Amanatullah v. Colo. Bd. of Med. Exam'rs, 187 F.3d 1160, 1163 (10th Cir. 1999) (citations omitted). Younger, however, only applies in three “exceptional” categories of state proceedings: “when the state proceedings are (1) criminal prosecutions; (2) certain civil enforcement proceedings; or (3) civil proceedings involving certain orders that are uniquely in furtherance of the state courts’ ability to perform their judicial functions.” Covington v. Humphries, No. 24- 1158, 2025 WL 1448661, at *3 (10th Cir. May 19, 2025) (citation modified). “If and only if the state court proceeding falls within one of these enumerated exceptional types of cases . . . may courts analyze the propriety of abstention under Younger.” Id. (citation modified). The Rooker-Feldman doctrine, on the other hand: bars federal district courts from hearing cases “brought by state-court losers complaining of injuries caused by state-court judgments rendered before the district court proceedings commenced and inviting district court review and rejection of those judgments.” Exxon Mobil Corp. v. Saudi Basic Indus. Corp., 544 U.S. 280, 284, 125 S.Ct. 1517, 161 L.Ed.2d 454 (2005). Where the relief requested would necessarily undo the state court’s judgment, Rooker-Feldman deprives the district court of jurisdiction. Mo’s Express, 441 F.3d at 1237.
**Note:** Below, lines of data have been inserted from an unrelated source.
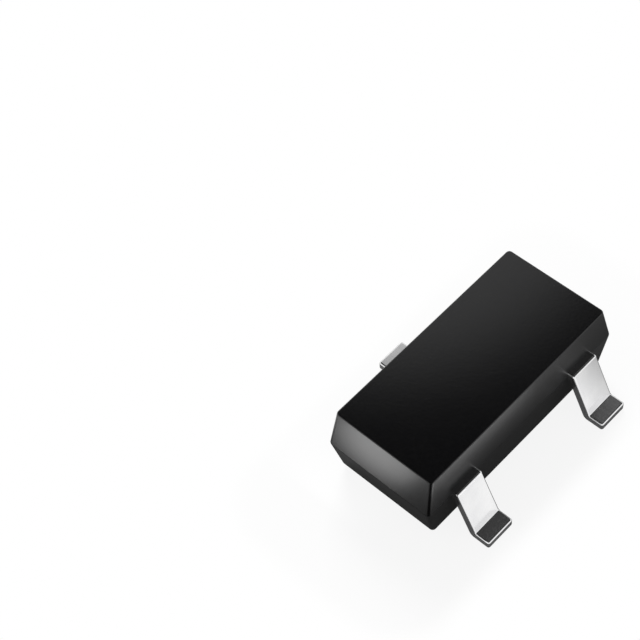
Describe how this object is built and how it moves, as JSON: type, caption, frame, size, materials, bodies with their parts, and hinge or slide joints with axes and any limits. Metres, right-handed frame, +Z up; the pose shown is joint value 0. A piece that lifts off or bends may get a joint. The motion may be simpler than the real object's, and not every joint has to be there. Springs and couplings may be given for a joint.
{
  "type": "voltage supervisor ic",
  "caption": "Surface-mount voltage supervisor: a black moulded body with drafted sides and bent tin-plated leads, holding a chip on a stamped frame and its bond wires. It resets a circuit.",
  "frame": {"origin": "on the board's surface, midway between the lead tips and midway along the body", "axes": "+X along the body, +Y towards the side with one lead, +Z up from the board"},
  "size_m": [0.003, 0.0024, 0.001],
  "materials": {
    "mould_compound": "satin",
    "tin_plating": "satin",
    "silicon": "gloss",
    "silver_adhesive": "satin",
    "gold_wire": "satin"
  },
  "bodies": {
    "root": {"moulded_body": "mould_compound", "lead_1": "tin_plating", "lead_2": "tin_plating", "lead_3_with_flag": "tin_plating", "silicon_chip": "silicon", "chip_adhesive": "silver_adhesive", "bond_wire_1": "gold_wire", "bond_wire_2": "gold_wire", "bond_wire_3": "gold_wire"}
  },
  "joints": []
}
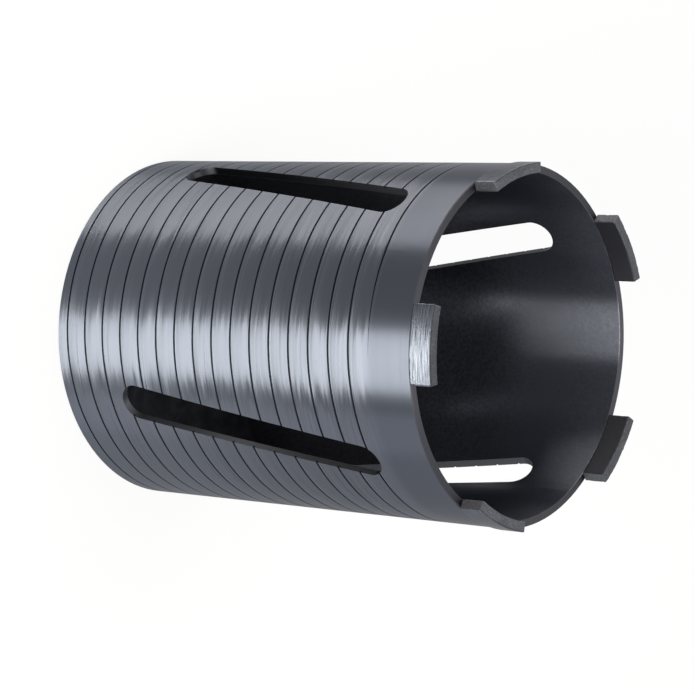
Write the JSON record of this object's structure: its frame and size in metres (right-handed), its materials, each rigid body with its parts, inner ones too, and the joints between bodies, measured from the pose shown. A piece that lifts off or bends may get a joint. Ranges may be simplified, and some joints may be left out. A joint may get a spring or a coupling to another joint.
{
  "type": "diamond core bit",
  "caption": "Dry diamond core bit: slotted steel barrel with a helical dust groove, welded back with a threaded hub, and diamond segments on the rim.",
  "frame": {"origin": "centre of the back face, on the barrel axis", "axes": "+Z along the barrel axis, from the back face to the cutting end; +X through the middle of a slot"},
  "size_m": [0.1164, 0.1165, 0.1582],
  "materials": {
    "barrel_steel": "dark turned gunmetal, semi-gloss",
    "plate_steel": "dark plain steel",
    "hub_steel": "turned steel, tapped bore",
    "diamond_segment": "sintered metal, ground on the outside"
  },
  "bodies": {
    "root": {"barrel": "barrel_steel", "back_plate": "plate_steel", "threaded_hub": "hub_steel", "segment_1": "diamond_segment", "segment_2": "diamond_segment", "segment_3": "diamond_segment", "segment_4": "diamond_segment", "segment_5": "diamond_segment"}
  },
  "joints": []
}
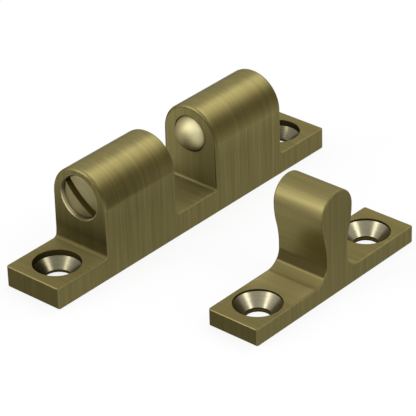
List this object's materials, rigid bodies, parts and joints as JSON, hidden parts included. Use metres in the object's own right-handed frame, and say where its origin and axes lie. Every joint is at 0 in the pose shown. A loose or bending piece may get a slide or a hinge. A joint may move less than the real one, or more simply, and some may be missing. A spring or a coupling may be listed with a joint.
{
  "type": "ball catch",
  "caption": "Adjustable double ball catch in antique brass: arched towers hold sprung balls that grip a separate strike plate's bulbous tongue.",
  "frame": {"origin": "centre of the catch's underside, which lies on the mounting surface", "axes": "+X along the catch from one screw hole to the other, +Z out of the mounting surface, towards the towers; the strike lies beside the catch on the -Y side"},
  "size_m": [0.06, 0.0384, 0.0168],
  "materials": {
    "body": "brushed antique brass",
    "ball": "polished",
    "screw": "fine-turned antique brass",
    "spring": "drawn spring wire",
    "strike": "brushed antique brass"
  },
  "bodies": {
    "catch": {"catch_body": "body", "strike": "strike"},
    "left_ball": {"left_ball": "ball"},
    "right_ball": {"right_ball": "ball"},
    "left_spring_end": {"left_spring": "spring"},
    "left_screw": {"left_tension_screw": "screw"},
    "right_spring_end": {"right_spring": "spring"},
    "right_screw": {"right_tension_screw": "screw"}
  },
  "joints": [
    {"name": "left_ball_press", "type": "slide", "parent": "catch", "child": "left_ball", "axis": [-1, 0, 0], "range_m": [0, 0.0019], "stiffness_N_per_m": 2500, "springref_m": -0.002, "deforming": ["left_spring"]},
    {"name": "right_ball_press", "type": "slide", "parent": "catch", "child": "right_ball", "axis": [1, 0, 0], "range_m": [0, 0.0019], "stiffness_N_per_m": 2500, "springref_m": -0.002, "deforming": ["right_spring"]},
    {"name": "left_tension_travel", "type": "slide", "parent": "catch", "child": "left_spring_end", "axis": [1, 0, 0], "range_m": [-0.00038, 0.0015]},
    {"name": "left_tension_turn", "type": "hinge", "parent": "left_spring_end", "child": "left_screw", "pos_m": [-0.0175, 0, 0.0118], "axis": [1, 0, 0], "range_deg": [-180.5, 720.5]},
    {"name": "right_tension_travel", "type": "slide", "parent": "catch", "child": "right_spring_end", "axis": [-1, 0, 0], "range_m": [-0.00038, 0.0015]},
    {"name": "right_tension_turn", "type": "hinge", "parent": "right_spring_end", "child": "right_screw", "pos_m": [0.0175, 0, 0.0118], "axis": [-1, 0, 0], "range_deg": [-180.5, 720.5]}
  ],
  "couplings": [
    {"joint": "left_tension_turn", "follows": "left_tension_travel", "rad_per_m": 8377.6},
    {"joint": "right_tension_turn", "follows": "right_tension_travel", "rad_per_m": 8377.6}
  ]
}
Velasquez v. Utah, 775 F. App’x 420, 422 (10th Cir. 2019); Knox v. Bland, 632 F.3d 1290, 1292 (10th Cir. 2011) (“Under [the Rooker-Feldman] doctrine, ‘a party losing in state court is barred from seeking what in substance would be appellate review of the state judgment in a United States district court, based on the losing party's claim that the state judgment itself violates the loser's federal rights.’”) (quoting Johnson v. De Grandy, 512 U.S. 997, 1005-06 (1994)).